• REQUEST: Copy the listing below line for line, starting at its first line and ending with the line that has "const TAU = 2 * Math.PI;" in it. Add nothing.

______________________________

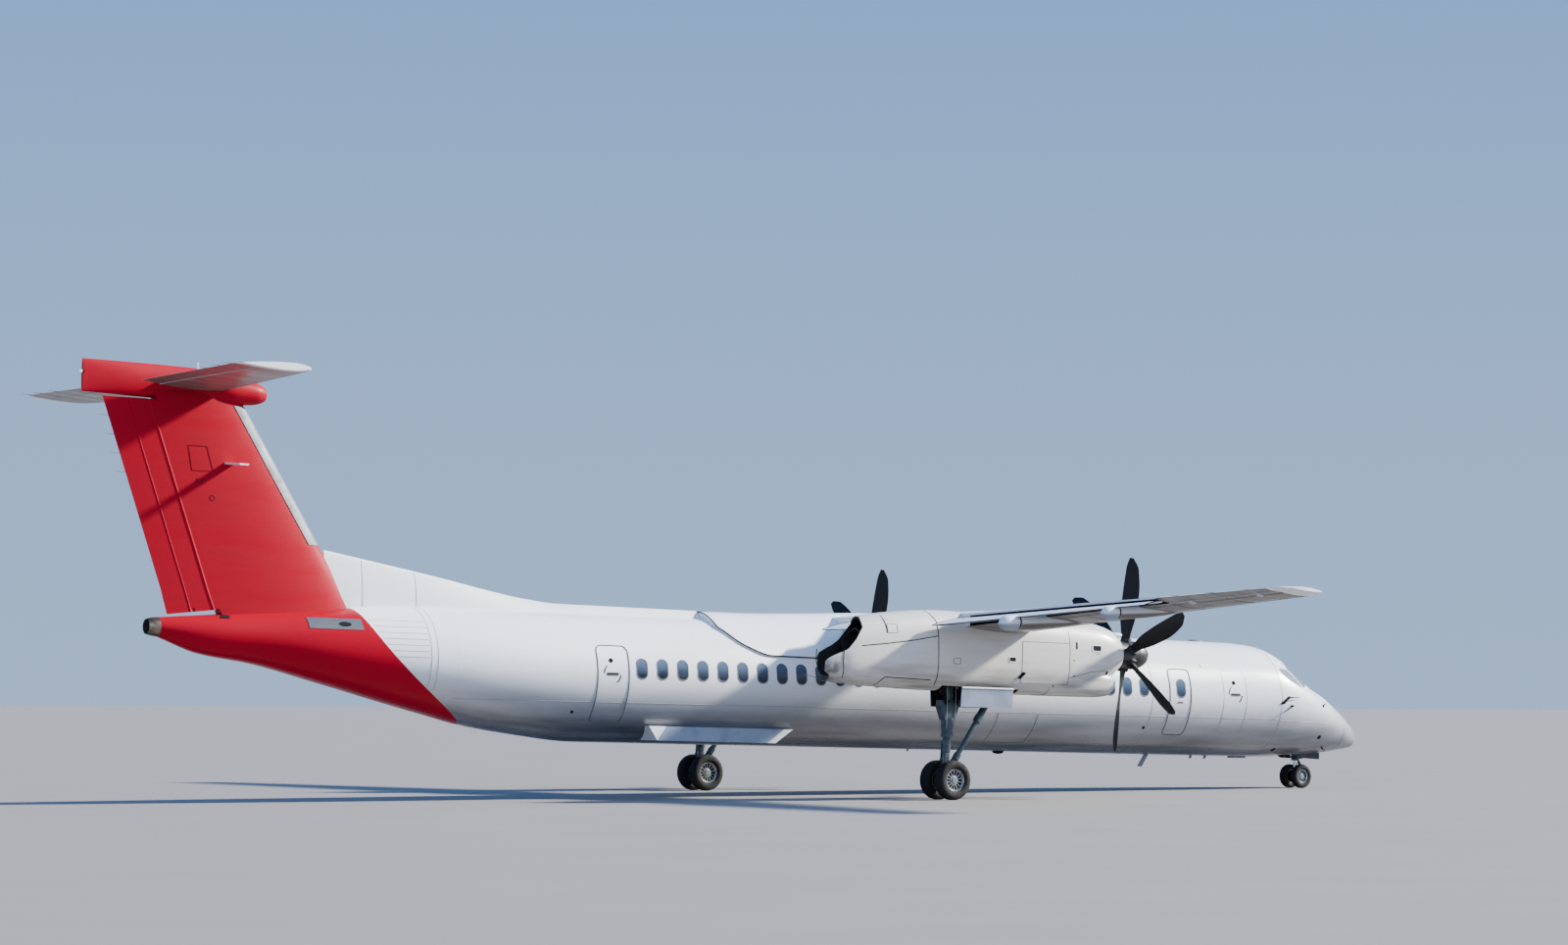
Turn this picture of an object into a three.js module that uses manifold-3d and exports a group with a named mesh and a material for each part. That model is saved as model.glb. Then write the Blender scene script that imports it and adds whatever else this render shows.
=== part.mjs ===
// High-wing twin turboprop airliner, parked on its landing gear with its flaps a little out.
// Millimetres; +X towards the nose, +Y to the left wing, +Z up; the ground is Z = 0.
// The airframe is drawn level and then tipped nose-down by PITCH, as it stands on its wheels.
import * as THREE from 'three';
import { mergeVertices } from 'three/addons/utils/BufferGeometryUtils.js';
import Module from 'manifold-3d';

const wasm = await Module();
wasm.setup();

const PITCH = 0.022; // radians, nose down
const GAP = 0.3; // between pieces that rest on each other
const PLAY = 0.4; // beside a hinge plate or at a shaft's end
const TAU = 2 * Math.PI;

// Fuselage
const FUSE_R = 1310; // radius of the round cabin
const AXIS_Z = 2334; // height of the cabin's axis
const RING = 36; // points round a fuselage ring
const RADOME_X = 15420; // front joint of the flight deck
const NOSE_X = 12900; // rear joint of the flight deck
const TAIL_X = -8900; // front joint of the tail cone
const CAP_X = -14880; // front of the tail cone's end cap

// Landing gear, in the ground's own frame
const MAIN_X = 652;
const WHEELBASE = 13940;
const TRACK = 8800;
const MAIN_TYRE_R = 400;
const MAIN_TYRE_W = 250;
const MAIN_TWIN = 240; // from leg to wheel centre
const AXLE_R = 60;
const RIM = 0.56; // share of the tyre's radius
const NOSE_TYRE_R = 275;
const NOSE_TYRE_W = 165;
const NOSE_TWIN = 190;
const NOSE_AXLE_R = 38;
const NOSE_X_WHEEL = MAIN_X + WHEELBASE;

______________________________

• EXERCISE RESPONSE:
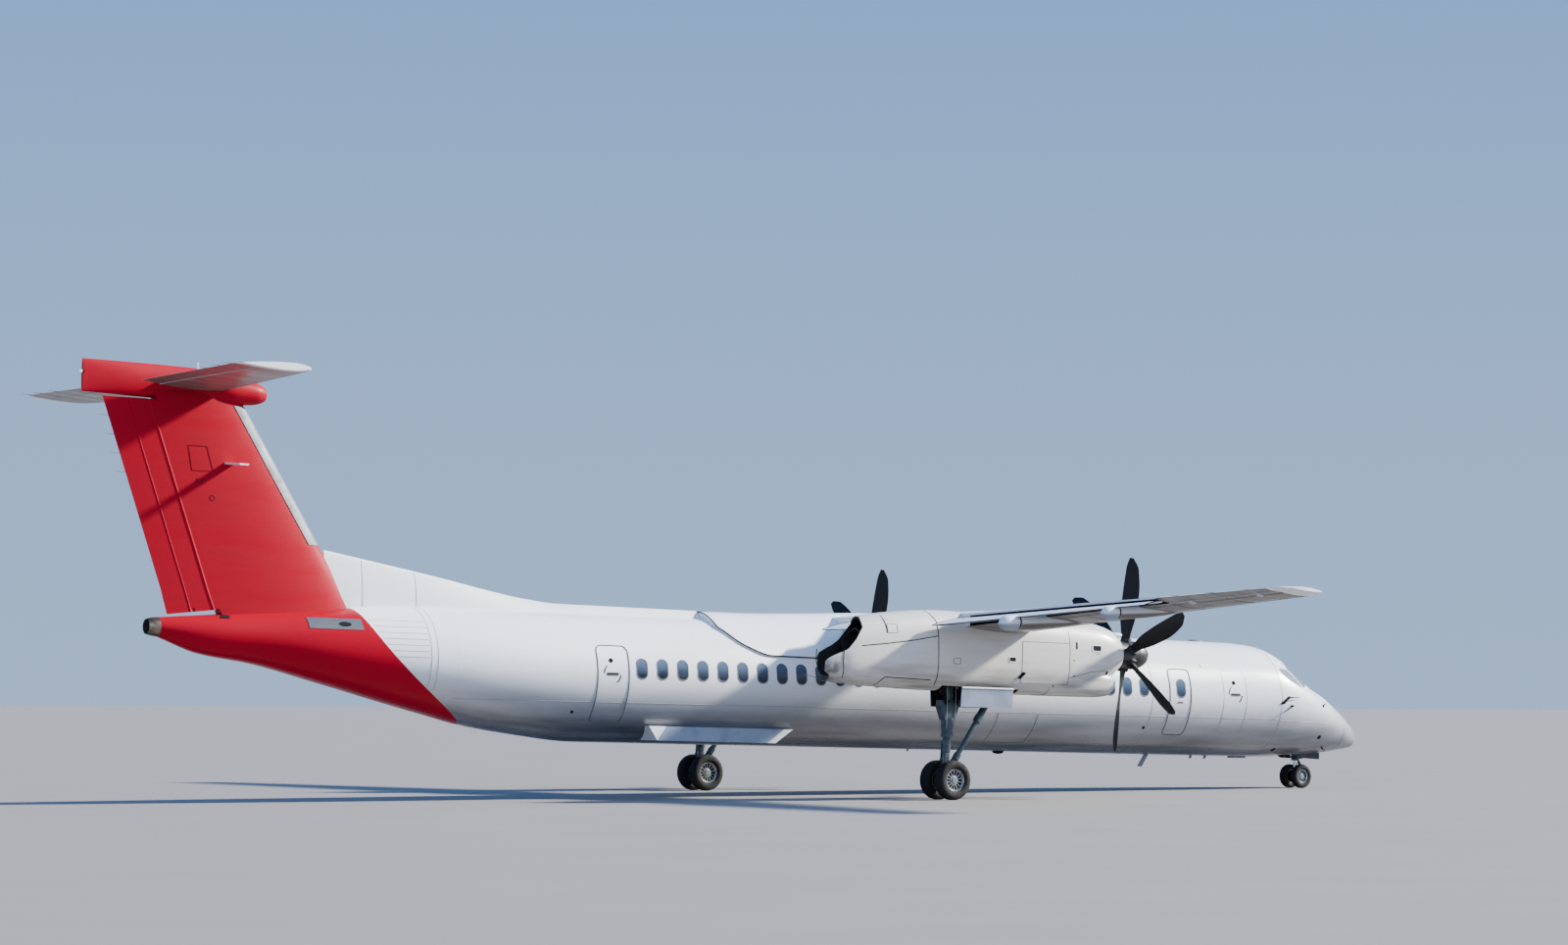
Turn this picture of an object into a three.js module that uses manifold-3d and exports a group with a named mesh and a material for each part. That model is saved as model.glb. Then write the Blender scene script that imports it and adds whatever else this render shows.
=== part.mjs ===
// High-wing twin turboprop airliner, parked on its landing gear with its flaps a little out.
// Millimetres; +X towards the nose, +Y to the left wing, +Z up; the ground is Z = 0.
// The airframe is drawn level and then tipped nose-down by PITCH, as it stands on its wheels.
import * as THREE from 'three';
import { mergeVertices } from 'three/addons/utils/BufferGeometryUtils.js';
import Module from 'manifold-3d';

const wasm = await Module();
wasm.setup();

const PITCH = 0.022; // radians, nose down
const GAP = 0.3; // between pieces that rest on each other
const PLAY = 0.4; // beside a hinge plate or at a shaft's end
const TAU = 2 * Math.PI;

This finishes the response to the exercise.